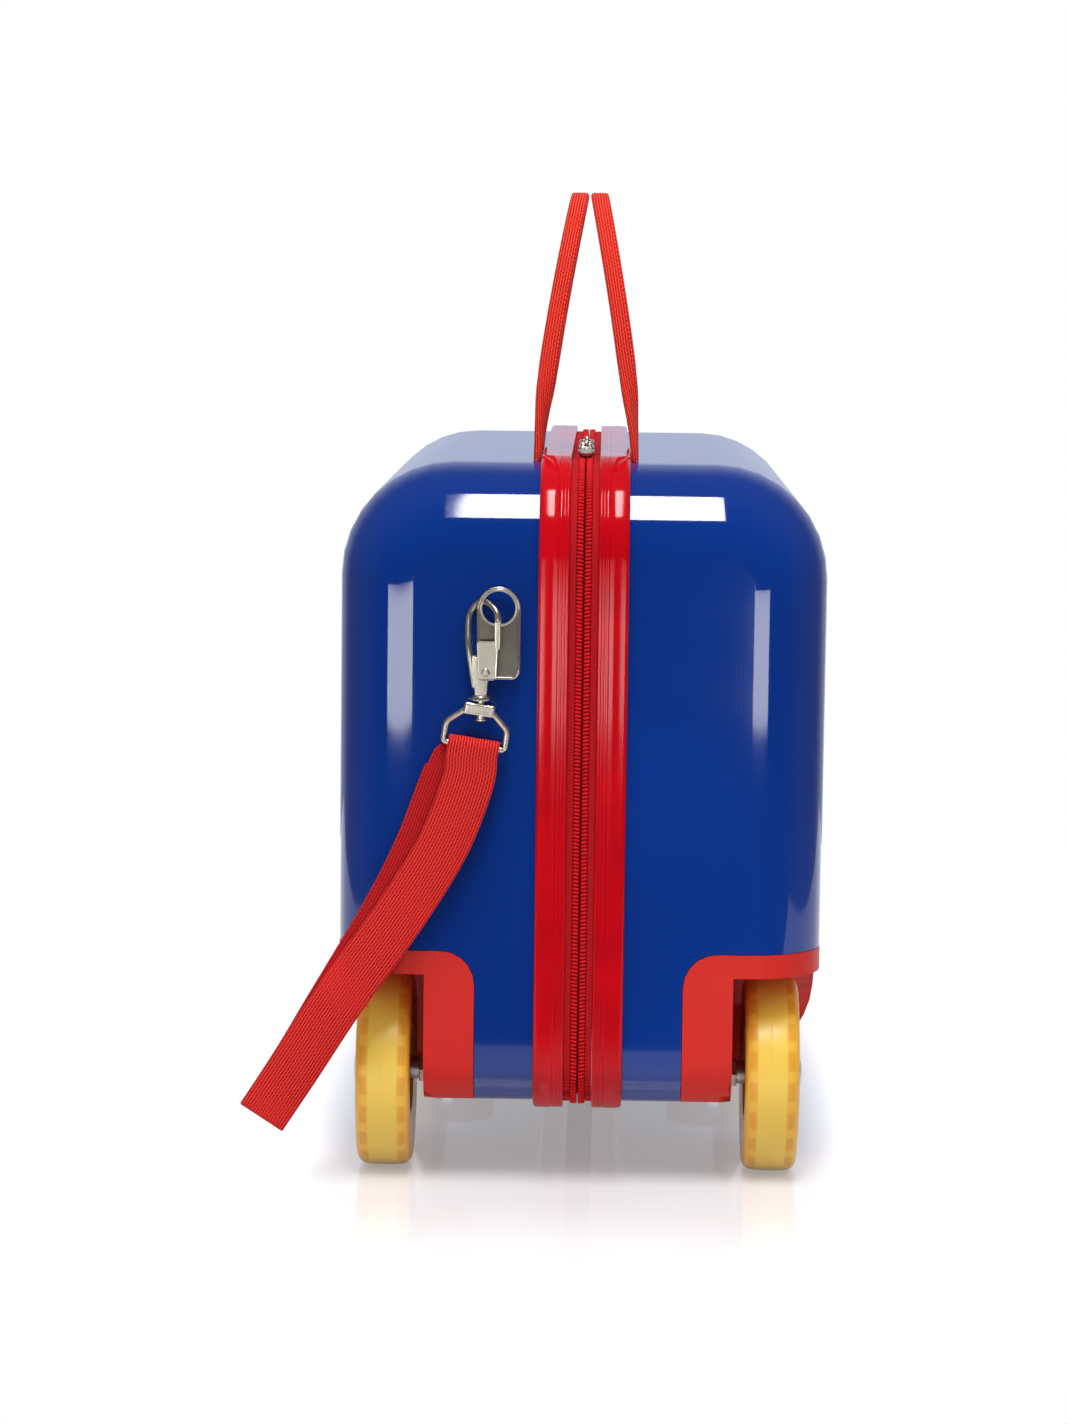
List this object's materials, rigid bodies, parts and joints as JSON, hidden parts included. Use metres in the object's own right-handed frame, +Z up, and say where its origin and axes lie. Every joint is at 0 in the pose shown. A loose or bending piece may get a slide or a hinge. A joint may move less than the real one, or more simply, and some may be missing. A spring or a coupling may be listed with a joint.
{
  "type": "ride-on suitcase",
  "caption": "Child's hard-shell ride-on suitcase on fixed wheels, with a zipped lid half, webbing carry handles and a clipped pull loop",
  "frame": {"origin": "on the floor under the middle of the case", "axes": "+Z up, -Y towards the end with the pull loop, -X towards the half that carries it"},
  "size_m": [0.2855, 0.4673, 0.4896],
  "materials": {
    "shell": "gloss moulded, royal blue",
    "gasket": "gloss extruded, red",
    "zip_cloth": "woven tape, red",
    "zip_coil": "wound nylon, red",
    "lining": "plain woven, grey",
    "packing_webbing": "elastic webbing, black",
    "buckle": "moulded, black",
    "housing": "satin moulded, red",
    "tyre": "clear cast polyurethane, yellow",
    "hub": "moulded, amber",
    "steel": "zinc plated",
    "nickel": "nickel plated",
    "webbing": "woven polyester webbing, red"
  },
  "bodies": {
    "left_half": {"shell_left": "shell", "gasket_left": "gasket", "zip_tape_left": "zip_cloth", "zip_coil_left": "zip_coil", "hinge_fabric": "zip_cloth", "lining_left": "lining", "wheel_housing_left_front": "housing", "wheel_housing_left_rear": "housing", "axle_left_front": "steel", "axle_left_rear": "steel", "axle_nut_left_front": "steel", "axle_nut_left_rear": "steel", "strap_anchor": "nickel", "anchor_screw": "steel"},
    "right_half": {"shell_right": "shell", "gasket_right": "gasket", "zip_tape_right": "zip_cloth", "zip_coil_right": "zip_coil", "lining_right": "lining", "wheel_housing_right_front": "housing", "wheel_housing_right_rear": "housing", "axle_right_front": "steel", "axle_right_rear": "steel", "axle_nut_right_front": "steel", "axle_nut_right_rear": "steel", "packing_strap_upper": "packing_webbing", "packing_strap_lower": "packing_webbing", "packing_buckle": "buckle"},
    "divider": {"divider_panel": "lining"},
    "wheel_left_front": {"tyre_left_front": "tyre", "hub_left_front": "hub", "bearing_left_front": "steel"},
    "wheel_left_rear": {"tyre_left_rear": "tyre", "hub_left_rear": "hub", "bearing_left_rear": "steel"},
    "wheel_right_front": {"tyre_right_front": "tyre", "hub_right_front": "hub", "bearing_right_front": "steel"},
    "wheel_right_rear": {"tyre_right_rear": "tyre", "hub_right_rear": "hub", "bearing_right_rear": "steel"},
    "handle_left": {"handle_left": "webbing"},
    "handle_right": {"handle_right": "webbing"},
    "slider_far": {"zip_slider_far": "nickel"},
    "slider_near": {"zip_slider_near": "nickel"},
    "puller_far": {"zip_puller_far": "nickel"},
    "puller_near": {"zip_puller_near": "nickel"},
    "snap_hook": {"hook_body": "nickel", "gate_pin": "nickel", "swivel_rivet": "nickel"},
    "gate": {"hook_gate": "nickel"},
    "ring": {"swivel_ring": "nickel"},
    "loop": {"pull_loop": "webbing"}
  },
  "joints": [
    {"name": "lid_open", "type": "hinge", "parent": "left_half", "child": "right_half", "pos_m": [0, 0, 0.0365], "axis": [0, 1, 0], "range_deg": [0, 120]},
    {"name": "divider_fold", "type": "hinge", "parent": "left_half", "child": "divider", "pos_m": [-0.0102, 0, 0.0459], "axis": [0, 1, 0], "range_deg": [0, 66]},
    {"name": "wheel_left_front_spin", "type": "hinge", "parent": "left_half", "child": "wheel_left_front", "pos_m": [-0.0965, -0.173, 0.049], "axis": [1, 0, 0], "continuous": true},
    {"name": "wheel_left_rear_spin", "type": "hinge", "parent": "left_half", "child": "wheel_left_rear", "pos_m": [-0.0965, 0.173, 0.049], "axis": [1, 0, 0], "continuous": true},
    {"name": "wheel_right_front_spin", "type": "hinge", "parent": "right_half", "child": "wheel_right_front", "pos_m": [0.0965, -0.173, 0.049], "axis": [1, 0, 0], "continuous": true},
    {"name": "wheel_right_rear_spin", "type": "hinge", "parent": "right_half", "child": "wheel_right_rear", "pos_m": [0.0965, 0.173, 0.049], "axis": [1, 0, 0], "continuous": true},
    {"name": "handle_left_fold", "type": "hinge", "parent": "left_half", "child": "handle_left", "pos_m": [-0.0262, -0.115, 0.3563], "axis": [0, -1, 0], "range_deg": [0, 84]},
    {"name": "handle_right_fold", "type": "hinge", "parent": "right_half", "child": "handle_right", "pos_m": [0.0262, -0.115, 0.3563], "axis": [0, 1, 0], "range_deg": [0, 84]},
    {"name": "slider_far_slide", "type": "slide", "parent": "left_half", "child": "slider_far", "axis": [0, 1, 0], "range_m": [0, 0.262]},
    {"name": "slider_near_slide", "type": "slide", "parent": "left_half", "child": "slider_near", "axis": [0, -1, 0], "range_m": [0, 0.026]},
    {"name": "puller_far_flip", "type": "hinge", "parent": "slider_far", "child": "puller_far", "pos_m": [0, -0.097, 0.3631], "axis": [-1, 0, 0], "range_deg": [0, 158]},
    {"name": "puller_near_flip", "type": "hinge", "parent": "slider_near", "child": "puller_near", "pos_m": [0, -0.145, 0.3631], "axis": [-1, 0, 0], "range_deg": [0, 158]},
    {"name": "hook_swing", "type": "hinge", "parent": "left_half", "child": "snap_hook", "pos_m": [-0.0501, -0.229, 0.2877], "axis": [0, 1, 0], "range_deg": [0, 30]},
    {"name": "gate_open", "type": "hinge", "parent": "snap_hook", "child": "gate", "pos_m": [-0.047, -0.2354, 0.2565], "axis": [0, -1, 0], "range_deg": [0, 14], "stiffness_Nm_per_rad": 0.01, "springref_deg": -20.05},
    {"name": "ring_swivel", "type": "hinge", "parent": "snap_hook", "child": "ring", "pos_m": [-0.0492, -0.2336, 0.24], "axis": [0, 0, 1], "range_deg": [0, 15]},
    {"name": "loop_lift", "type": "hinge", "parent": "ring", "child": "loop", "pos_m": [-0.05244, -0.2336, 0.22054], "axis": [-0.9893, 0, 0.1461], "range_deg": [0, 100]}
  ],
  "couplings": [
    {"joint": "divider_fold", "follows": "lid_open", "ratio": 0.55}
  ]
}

● **WHAT IS EXPECTED**
Word for word, write out the data.

● **WRITTEN SOLUTION**
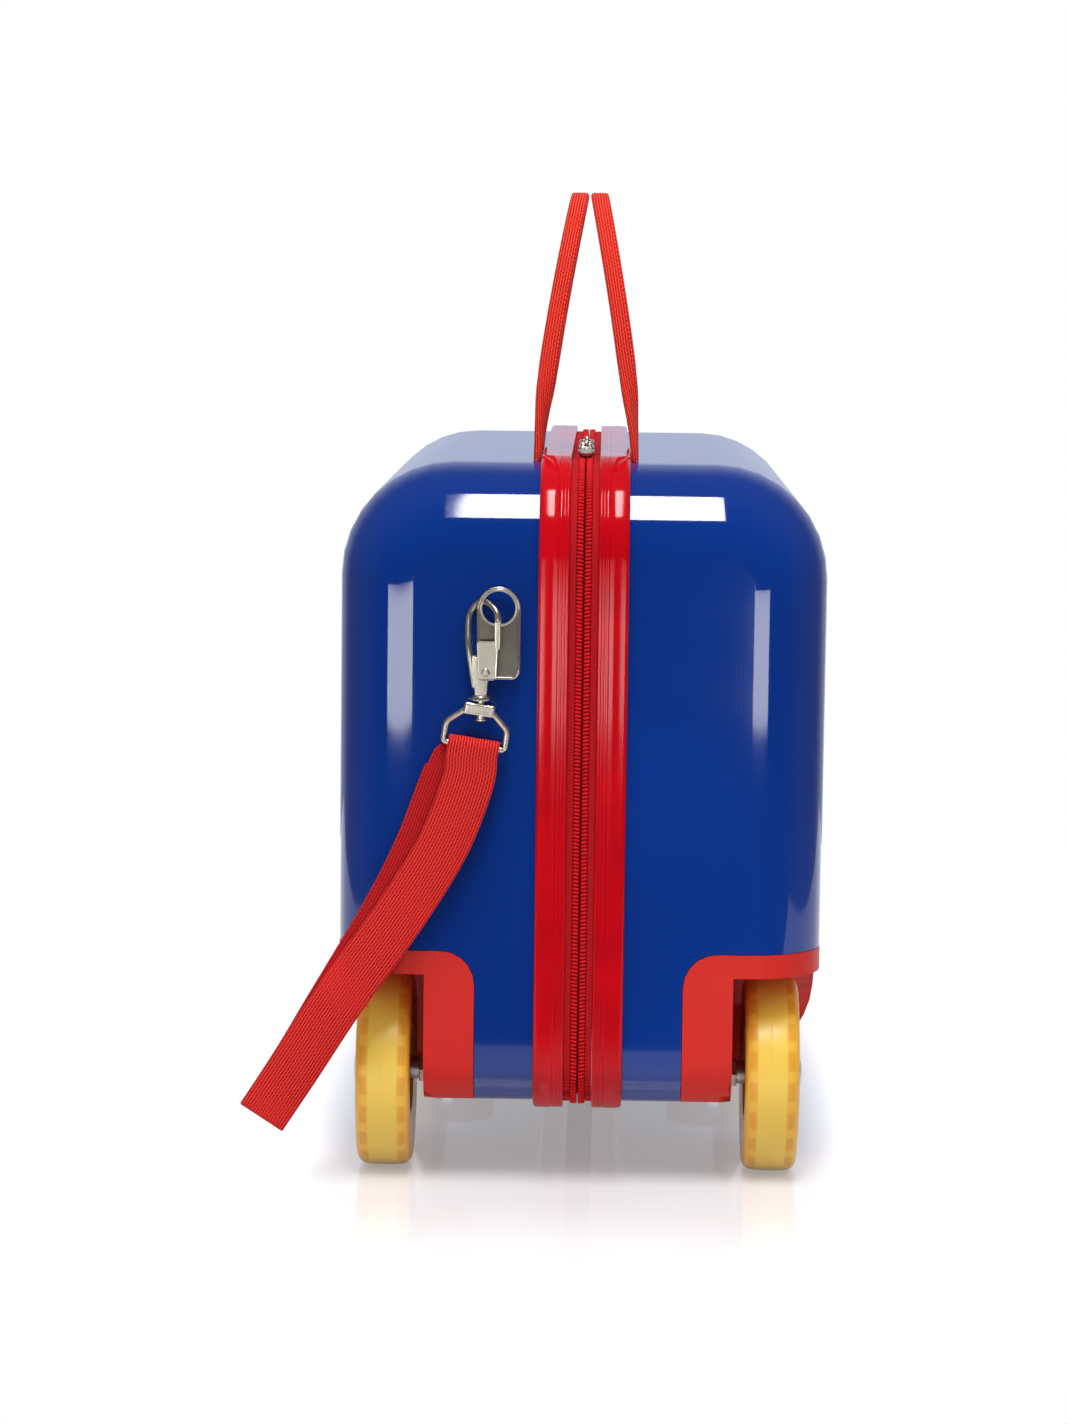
List this object's materials, rigid bodies, parts and joints as JSON, hidden parts included. Use metres in the object's own right-handed frame, +Z up, and say where its origin and axes lie. Every joint is at 0 in the pose shown. A loose or bending piece may get a slide or a hinge. A joint may move less than the real one, or more simply, and some may be missing. A spring or a coupling may be listed with a joint.
{
  "type": "ride-on suitcase",
  "caption": "Child's hard-shell ride-on suitcase on fixed wheels, with a zipped lid half, webbing carry handles and a clipped pull loop",
  "frame": {"origin": "on the floor under the middle of the case", "axes": "+Z up, -Y towards the end with the pull loop, -X towards the half that carries it"},
  "size_m": [0.2855, 0.4673, 0.4896],
  "materials": {
    "shell": "gloss moulded, royal blue",
    "gasket": "gloss extruded, red",
    "zip_cloth": "woven tape, red",
    "zip_coil": "wound nylon, red",
    "lining": "plain woven, grey",
    "packing_webbing": "elastic webbing, black",
    "buckle": "moulded, black",
    "housing": "satin moulded, red",
    "tyre": "clear cast polyurethane, yellow",
    "hub": "moulded, amber",
    "steel": "zinc plated",
    "nickel": "nickel plated",
    "webbing": "woven polyester webbing, red"
  },
  "bodies": {
    "left_half": {"shell_left": "shell", "gasket_left": "gasket", "zip_tape_left": "zip_cloth", "zip_coil_left": "zip_coil", "hinge_fabric": "zip_cloth", "lining_left": "lining", "wheel_housing_left_front": "housing", "wheel_housing_left_rear": "housing", "axle_left_front": "steel", "axle_left_rear": "steel", "axle_nut_left_front": "steel", "axle_nut_left_rear": "steel", "strap_anchor": "nickel", "anchor_screw": "steel"},
    "right_half": {"shell_right": "shell", "gasket_right": "gasket", "zip_tape_right": "zip_cloth", "zip_coil_right": "zip_coil", "lining_right": "lining", "wheel_housing_right_front": "housing", "wheel_housing_right_rear": "housing", "axle_right_front": "steel", "axle_right_rear": "steel", "axle_nut_right_front": "steel", "axle_nut_right_rear": "steel", "packing_strap_upper": "packing_webbing", "packing_strap_lower": "packing_webbing", "packing_buckle": "buckle"},
    "divider": {"divider_panel": "lining"},
    "wheel_left_front": {"tyre_left_front": "tyre", "hub_left_front": "hub", "bearing_left_front": "steel"},
    "wheel_left_rear": {"tyre_left_rear": "tyre", "hub_left_rear": "hub", "bearing_left_rear": "steel"},
    "wheel_right_front": {"tyre_right_front": "tyre", "hub_right_front": "hub", "bearing_right_front": "steel"},
    "wheel_right_rear": {"tyre_right_rear": "tyre", "hub_right_rear": "hub", "bearing_right_rear": "steel"},
    "handle_left": {"handle_left": "webbing"},
    "handle_right": {"handle_right": "webbing"},
    "slider_far": {"zip_slider_far": "nickel"},
    "slider_near": {"zip_slider_near": "nickel"},
    "puller_far": {"zip_puller_far": "nickel"},
    "puller_near": {"zip_puller_near": "nickel"},
    "snap_hook": {"hook_body": "nickel", "gate_pin": "nickel", "swivel_rivet": "nickel"},
    "gate": {"hook_gate": "nickel"},
    "ring": {"swivel_ring": "nickel"},
    "loop": {"pull_loop": "webbing"}
  },
  "joints": [
    {"name": "lid_open", "type": "hinge", "parent": "left_half", "child": "right_half", "pos_m": [0, 0, 0.0365], "axis": [0, 1, 0], "range_deg": [0, 120]},
    {"name": "divider_fold", "type": "hinge", "parent": "left_half", "child": "divider", "pos_m": [-0.0102, 0, 0.0459], "axis": [0, 1, 0], "range_deg": [0, 66]},
    {"name": "wheel_left_front_spin", "type": "hinge", "parent": "left_half", "child": "wheel_left_front", "pos_m": [-0.0965, -0.173, 0.049], "axis": [1, 0, 0], "continuous": true},
    {"name": "wheel_left_rear_spin", "type": "hinge", "parent": "left_half", "child": "wheel_left_rear", "pos_m": [-0.0965, 0.173, 0.049], "axis": [1, 0, 0], "continuous": true},
    {"name": "wheel_right_front_spin", "type": "hinge", "parent": "right_half", "child": "wheel_right_front", "pos_m": [0.0965, -0.173, 0.049], "axis": [1, 0, 0], "continuous": true},
    {"name": "wheel_right_rear_spin", "type": "hinge", "parent": "right_half", "child": "wheel_right_rear", "pos_m": [0.0965, 0.173, 0.049], "axis": [1, 0, 0], "continuous": true},
    {"name": "handle_left_fold", "type": "hinge", "parent": "left_half", "child": "handle_left", "pos_m": [-0.0262, -0.115, 0.3563], "axis": [0, -1, 0], "range_deg": [0, 84]},
    {"name": "handle_right_fold", "type": "hinge", "parent": "right_half", "child": "handle_right", "pos_m": [0.0262, -0.115, 0.3563], "axis": [0, 1, 0], "range_deg": [0, 84]},
    {"name": "slider_far_slide", "type": "slide", "parent": "left_half", "child": "slider_far", "axis": [0, 1, 0], "range_m": [0, 0.262]},
    {"name": "slider_near_slide", "type": "slide", "parent": "left_half", "child": "slider_near", "axis": [0, -1, 0], "range_m": [0, 0.026]},
    {"name": "puller_far_flip", "type": "hinge", "parent": "slider_far", "child": "puller_far", "pos_m": [0, -0.097, 0.3631], "axis": [-1, 0, 0], "range_deg": [0, 158]},
    {"name": "puller_near_flip", "type": "hinge", "parent": "slider_near", "child": "puller_near", "pos_m": [0, -0.145, 0.3631], "axis": [-1, 0, 0], "range_deg": [0, 158]},
    {"name": "hook_swing", "type": "hinge", "parent": "left_half", "child": "snap_hook", "pos_m": [-0.0501, -0.229, 0.2877], "axis": [0, 1, 0], "range_deg": [0, 30]},
    {"name": "gate_open", "type": "hinge", "parent": "snap_hook", "child": "gate", "pos_m": [-0.047, -0.2354, 0.2565], "axis": [0, -1, 0], "range_deg": [0, 14], "stiffness_Nm_per_rad": 0.01, "springref_deg": -20.05},
    {"name": "ring_swivel", "type": "hinge", "parent": "snap_hook", "child": "ring", "pos_m": [-0.0492, -0.2336, 0.24], "axis": [0, 0, 1], "range_deg": [0, 15]},
    {"name": "loop_lift", "type": "hinge", "parent": "ring", "child": "loop", "pos_m": [-0.05244, -0.2336, 0.22054], "axis": [-0.9893, 0, 0.1461], "range_deg": [0, 100]}
  ],
  "couplings": [
    {"joint": "divider_fold", "follows": "lid_open", "ratio": 0.55}
  ]
}